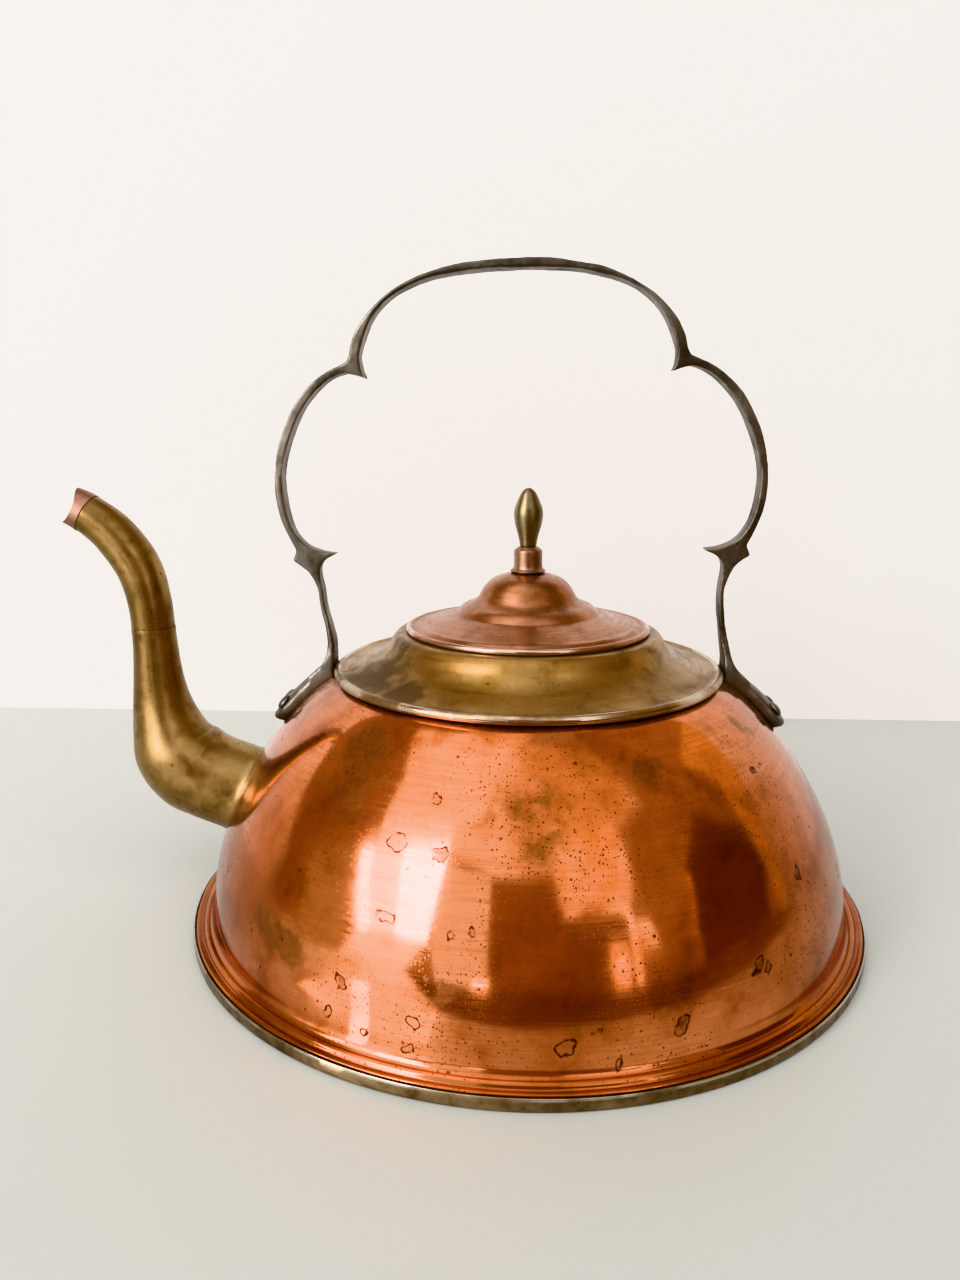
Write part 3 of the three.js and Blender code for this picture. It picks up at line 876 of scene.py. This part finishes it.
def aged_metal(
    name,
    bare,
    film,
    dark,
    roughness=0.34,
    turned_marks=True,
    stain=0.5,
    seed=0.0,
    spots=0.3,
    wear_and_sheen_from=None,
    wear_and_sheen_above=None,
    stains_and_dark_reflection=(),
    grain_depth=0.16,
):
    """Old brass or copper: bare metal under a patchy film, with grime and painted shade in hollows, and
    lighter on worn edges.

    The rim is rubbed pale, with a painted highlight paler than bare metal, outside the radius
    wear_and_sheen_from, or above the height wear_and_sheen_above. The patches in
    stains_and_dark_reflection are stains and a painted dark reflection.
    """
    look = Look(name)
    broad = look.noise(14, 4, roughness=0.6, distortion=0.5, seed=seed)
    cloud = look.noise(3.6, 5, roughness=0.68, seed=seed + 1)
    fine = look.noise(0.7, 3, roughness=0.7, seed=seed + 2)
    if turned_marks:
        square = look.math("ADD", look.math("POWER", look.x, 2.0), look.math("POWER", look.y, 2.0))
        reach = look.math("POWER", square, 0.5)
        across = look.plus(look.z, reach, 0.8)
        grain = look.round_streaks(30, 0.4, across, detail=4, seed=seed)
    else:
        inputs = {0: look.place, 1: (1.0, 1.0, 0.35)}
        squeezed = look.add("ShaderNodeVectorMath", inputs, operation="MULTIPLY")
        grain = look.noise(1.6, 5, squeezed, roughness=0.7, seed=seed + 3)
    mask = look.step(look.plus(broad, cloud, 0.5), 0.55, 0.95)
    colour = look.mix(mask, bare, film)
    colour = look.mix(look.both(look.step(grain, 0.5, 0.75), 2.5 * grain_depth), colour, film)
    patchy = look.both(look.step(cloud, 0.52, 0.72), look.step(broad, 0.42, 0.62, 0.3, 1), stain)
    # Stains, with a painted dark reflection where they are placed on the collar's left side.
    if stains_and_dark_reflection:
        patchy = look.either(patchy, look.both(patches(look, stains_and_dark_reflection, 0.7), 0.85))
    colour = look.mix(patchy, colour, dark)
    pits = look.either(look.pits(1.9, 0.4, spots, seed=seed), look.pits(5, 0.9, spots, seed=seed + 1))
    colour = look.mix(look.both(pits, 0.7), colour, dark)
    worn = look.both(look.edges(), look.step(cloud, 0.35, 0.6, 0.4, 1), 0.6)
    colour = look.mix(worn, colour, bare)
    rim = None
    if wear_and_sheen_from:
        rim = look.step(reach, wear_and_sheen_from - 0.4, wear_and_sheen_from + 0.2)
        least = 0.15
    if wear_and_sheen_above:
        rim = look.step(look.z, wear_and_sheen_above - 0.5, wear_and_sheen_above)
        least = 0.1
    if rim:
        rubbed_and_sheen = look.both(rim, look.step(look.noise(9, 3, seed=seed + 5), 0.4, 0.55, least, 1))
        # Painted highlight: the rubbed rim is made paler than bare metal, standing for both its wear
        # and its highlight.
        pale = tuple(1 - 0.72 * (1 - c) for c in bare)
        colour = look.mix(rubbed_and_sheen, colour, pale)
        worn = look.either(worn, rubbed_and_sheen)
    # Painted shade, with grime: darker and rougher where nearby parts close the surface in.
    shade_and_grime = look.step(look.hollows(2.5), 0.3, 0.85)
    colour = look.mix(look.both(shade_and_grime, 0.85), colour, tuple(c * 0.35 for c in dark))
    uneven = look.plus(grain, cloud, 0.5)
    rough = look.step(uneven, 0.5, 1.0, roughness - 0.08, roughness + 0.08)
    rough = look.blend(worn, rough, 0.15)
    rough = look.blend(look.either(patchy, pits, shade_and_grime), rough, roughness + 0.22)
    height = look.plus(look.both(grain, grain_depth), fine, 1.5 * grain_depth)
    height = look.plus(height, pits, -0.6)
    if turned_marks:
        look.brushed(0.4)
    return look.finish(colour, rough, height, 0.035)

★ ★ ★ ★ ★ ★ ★

### What you need to do
The whole listing above needs to be written out again exactly.

### Answer to the exercise
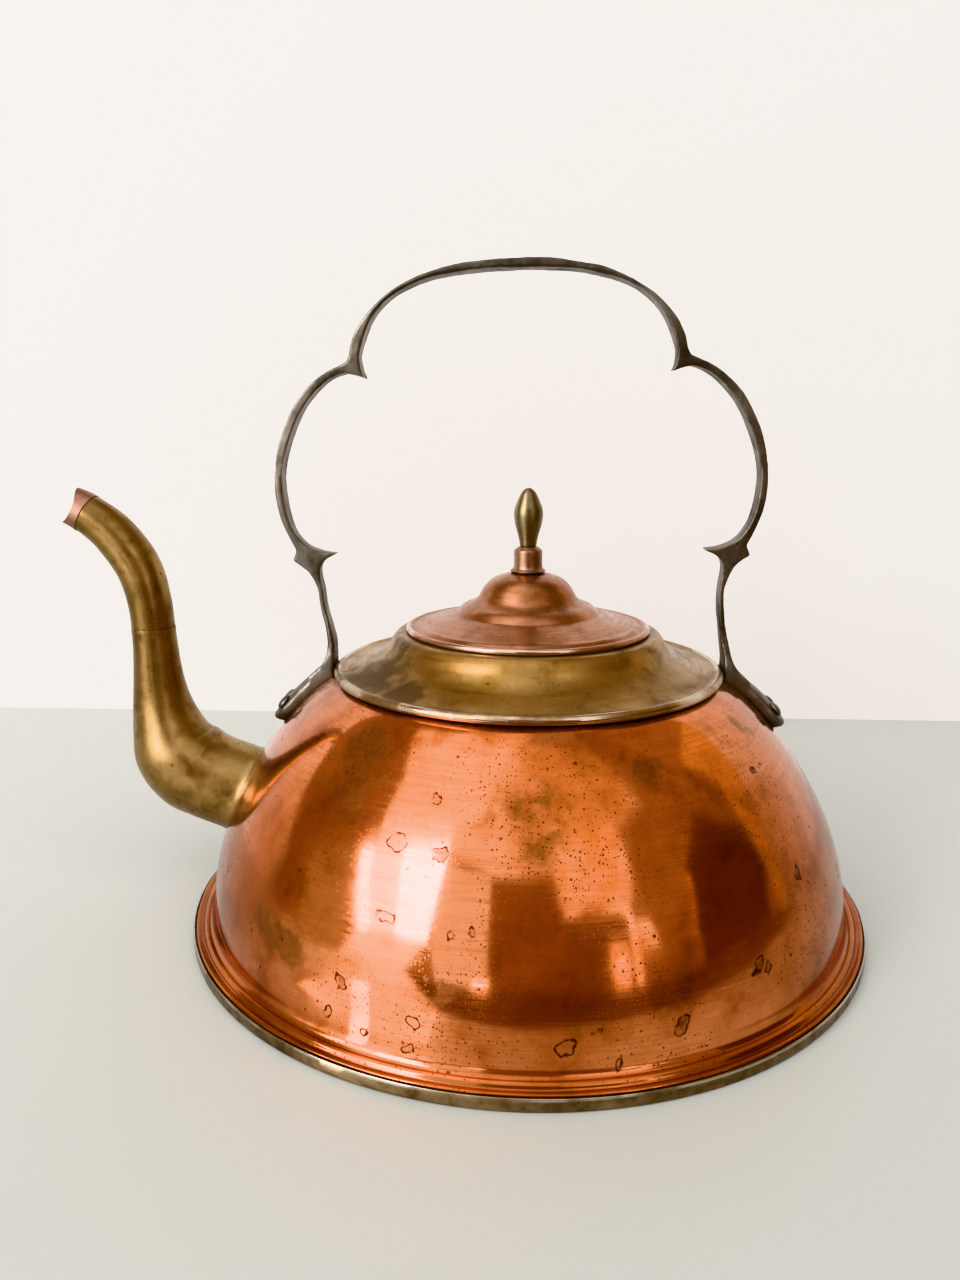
Write part 3 of the three.js and Blender code for this picture. It picks up at line 876 of scene.py. This part finishes it.
def aged_metal(
    name,
    bare,
    film,
    dark,
    roughness=0.34,
    turned_marks=True,
    stain=0.5,
    seed=0.0,
    spots=0.3,
    wear_and_sheen_from=None,
    wear_and_sheen_above=None,
    stains_and_dark_reflection=(),
    grain_depth=0.16,
):
    """Old brass or copper: bare metal under a patchy film, with grime and painted shade in hollows, and
    lighter on worn edges.

    The rim is rubbed pale, with a painted highlight paler than bare metal, outside the radius
    wear_and_sheen_from, or above the height wear_and_sheen_above. The patches in
    stains_and_dark_reflection are stains and a painted dark reflection.
    """
    look = Look(name)
    broad = look.noise(14, 4, roughness=0.6, distortion=0.5, seed=seed)
    cloud = look.noise(3.6, 5, roughness=0.68, seed=seed + 1)
    fine = look.noise(0.7, 3, roughness=0.7, seed=seed + 2)
    if turned_marks:
        square = look.math("ADD", look.math("POWER", look.x, 2.0), look.math("POWER", look.y, 2.0))
        reach = look.math("POWER", square, 0.5)
        across = look.plus(look.z, reach, 0.8)
        grain = look.round_streaks(30, 0.4, across, detail=4, seed=seed)
    else:
        inputs = {0: look.place, 1: (1.0, 1.0, 0.35)}
        squeezed = look.add("ShaderNodeVectorMath", inputs, operation="MULTIPLY")
        grain = look.noise(1.6, 5, squeezed, roughness=0.7, seed=seed + 3)
    mask = look.step(look.plus(broad, cloud, 0.5), 0.55, 0.95)
    colour = look.mix(mask, bare, film)
    colour = look.mix(look.both(look.step(grain, 0.5, 0.75), 2.5 * grain_depth), colour, film)
    patchy = look.both(look.step(cloud, 0.52, 0.72), look.step(broad, 0.42, 0.62, 0.3, 1), stain)
    # Stains, with a painted dark reflection where they are placed on the collar's left side.
    if stains_and_dark_reflection:
        patchy = look.either(patchy, look.both(patches(look, stains_and_dark_reflection, 0.7), 0.85))
    colour = look.mix(patchy, colour, dark)
    pits = look.either(look.pits(1.9, 0.4, spots, seed=seed), look.pits(5, 0.9, spots, seed=seed + 1))
    colour = look.mix(look.both(pits, 0.7), colour, dark)
    worn = look.both(look.edges(), look.step(cloud, 0.35, 0.6, 0.4, 1), 0.6)
    colour = look.mix(worn, colour, bare)
    rim = None
    if wear_and_sheen_from:
        rim = look.step(reach, wear_and_sheen_from - 0.4, wear_and_sheen_from + 0.2)
        least = 0.15
    if wear_and_sheen_above:
        rim = look.step(look.z, wear_and_sheen_above - 0.5, wear_and_sheen_above)
        least = 0.1
    if rim:
        rubbed_and_sheen = look.both(rim, look.step(look.noise(9, 3, seed=seed + 5), 0.4, 0.55, least, 1))
        # Painted highlight: the rubbed rim is made paler than bare metal, standing for both its wear
        # and its highlight.
        pale = tuple(1 - 0.72 * (1 - c) for c in bare)
        colour = look.mix(rubbed_and_sheen, colour, pale)
        worn = look.either(worn, rubbed_and_sheen)
    # Painted shade, with grime: darker and rougher where nearby parts close the surface in.
    shade_and_grime = look.step(look.hollows(2.5), 0.3, 0.85)
    colour = look.mix(look.both(shade_and_grime, 0.85), colour, tuple(c * 0.35 for c in dark))
    uneven = look.plus(grain, cloud, 0.5)
    rough = look.step(uneven, 0.5, 1.0, roughness - 0.08, roughness + 0.08)
    rough = look.blend(worn, rough, 0.15)
    rough = look.blend(look.either(patchy, pits, shade_and_grime), rough, roughness + 0.22)
    height = look.plus(look.both(grain, grain_depth), fine, 1.5 * grain_depth)
    height = look.plus(height, pits, -0.6)
    if turned_marks:
        look.brushed(0.4)
    return look.finish(colour, rough, height, 0.035)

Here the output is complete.